> GIVEN INSTRUCTION
In the material below, the lines containing the word "model" are required; copy each of them.

> DATA SHOWN
════════
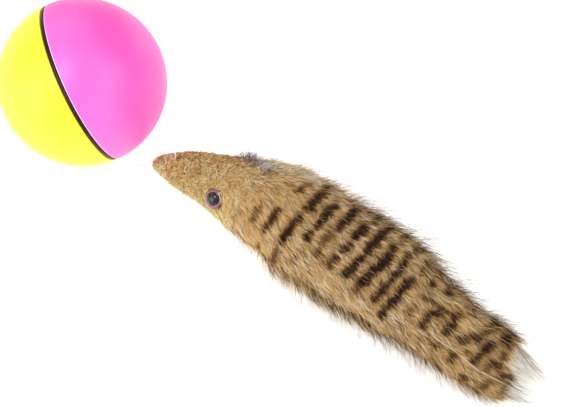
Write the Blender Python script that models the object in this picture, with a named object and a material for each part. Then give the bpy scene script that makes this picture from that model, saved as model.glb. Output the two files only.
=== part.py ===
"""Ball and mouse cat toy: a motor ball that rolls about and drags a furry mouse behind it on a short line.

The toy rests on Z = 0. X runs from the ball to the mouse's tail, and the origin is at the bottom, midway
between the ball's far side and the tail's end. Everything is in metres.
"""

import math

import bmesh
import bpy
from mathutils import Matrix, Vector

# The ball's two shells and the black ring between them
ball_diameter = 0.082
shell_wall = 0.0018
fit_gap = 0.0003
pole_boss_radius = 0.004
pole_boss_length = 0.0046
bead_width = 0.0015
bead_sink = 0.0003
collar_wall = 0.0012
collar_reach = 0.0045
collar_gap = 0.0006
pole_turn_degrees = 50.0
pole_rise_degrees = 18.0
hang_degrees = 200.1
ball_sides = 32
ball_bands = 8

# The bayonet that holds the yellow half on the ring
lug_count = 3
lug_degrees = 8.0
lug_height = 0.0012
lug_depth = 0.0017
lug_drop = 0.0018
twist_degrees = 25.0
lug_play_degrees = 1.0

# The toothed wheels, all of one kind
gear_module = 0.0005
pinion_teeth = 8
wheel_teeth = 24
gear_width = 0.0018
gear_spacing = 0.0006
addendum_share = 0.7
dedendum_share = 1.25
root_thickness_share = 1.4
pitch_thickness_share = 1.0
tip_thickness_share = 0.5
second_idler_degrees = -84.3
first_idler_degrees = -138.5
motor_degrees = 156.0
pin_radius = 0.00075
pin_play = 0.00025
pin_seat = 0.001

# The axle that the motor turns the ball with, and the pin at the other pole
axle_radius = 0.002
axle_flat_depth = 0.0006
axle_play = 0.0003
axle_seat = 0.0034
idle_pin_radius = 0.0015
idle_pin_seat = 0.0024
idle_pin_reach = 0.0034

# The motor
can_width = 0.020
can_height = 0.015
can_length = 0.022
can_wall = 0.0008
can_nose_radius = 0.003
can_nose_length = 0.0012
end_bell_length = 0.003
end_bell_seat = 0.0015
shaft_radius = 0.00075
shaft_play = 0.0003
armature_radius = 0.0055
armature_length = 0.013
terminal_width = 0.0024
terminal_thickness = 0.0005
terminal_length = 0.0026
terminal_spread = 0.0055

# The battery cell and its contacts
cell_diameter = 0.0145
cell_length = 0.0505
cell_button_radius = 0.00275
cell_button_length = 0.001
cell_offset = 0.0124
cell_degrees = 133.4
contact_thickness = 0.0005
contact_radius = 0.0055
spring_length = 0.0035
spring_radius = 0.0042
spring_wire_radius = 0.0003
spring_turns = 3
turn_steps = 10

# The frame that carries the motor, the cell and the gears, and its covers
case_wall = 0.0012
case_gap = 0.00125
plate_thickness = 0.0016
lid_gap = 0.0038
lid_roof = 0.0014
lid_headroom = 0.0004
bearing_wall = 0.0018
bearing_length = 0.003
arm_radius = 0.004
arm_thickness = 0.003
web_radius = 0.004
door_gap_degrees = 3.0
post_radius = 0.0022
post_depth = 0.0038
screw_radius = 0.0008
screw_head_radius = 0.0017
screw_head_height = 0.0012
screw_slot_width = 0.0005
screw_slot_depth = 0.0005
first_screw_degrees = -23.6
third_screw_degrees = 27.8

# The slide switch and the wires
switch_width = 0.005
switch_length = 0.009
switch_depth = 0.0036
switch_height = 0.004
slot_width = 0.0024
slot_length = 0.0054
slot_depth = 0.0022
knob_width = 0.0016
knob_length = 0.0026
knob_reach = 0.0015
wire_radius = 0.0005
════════
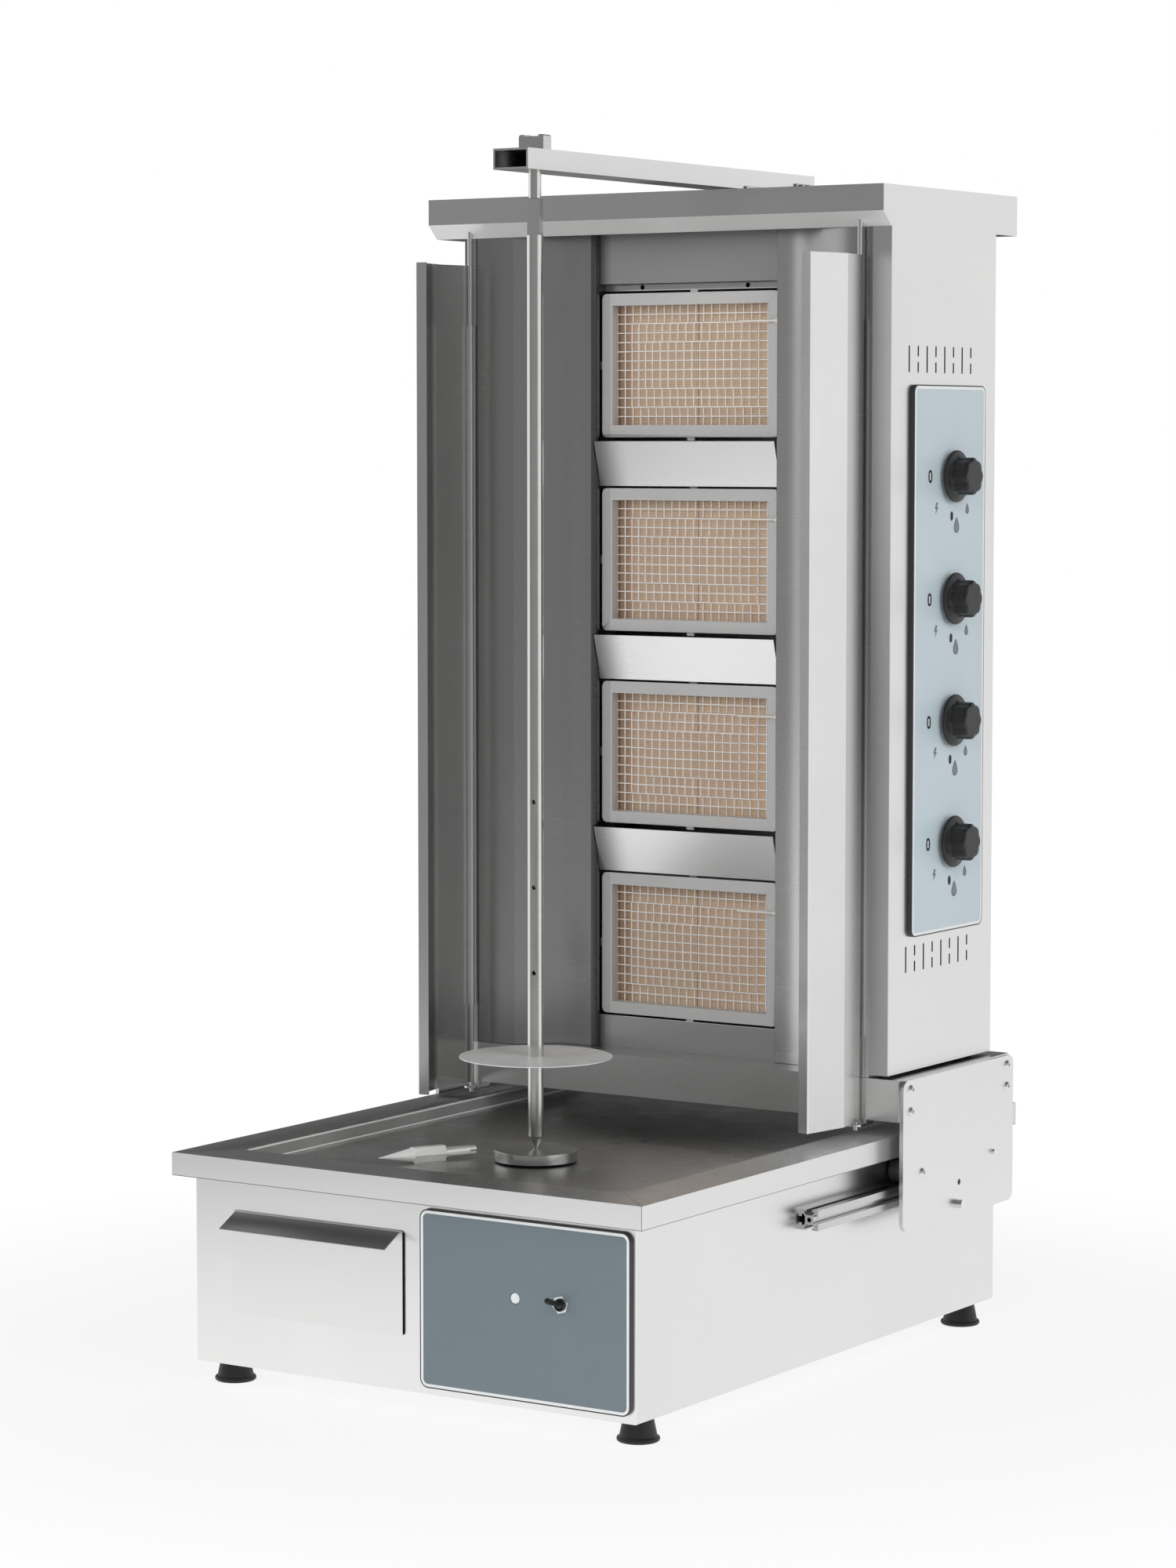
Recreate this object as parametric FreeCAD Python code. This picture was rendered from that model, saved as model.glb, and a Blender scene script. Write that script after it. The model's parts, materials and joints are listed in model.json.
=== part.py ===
════════
> PROBLEM SOLUTION
Write the Blender Python script that models the object in this picture, with a named object and a material for each part. Then give the bpy scene script that makes this picture from that model, saved as model.glb. Output the two files only.
Recreate this object as parametric FreeCAD Python code. This picture was rendered from that model, saved as model.glb, and a Blender scene script. Write that script after it. The model's parts, materials and joints are listed in model.json.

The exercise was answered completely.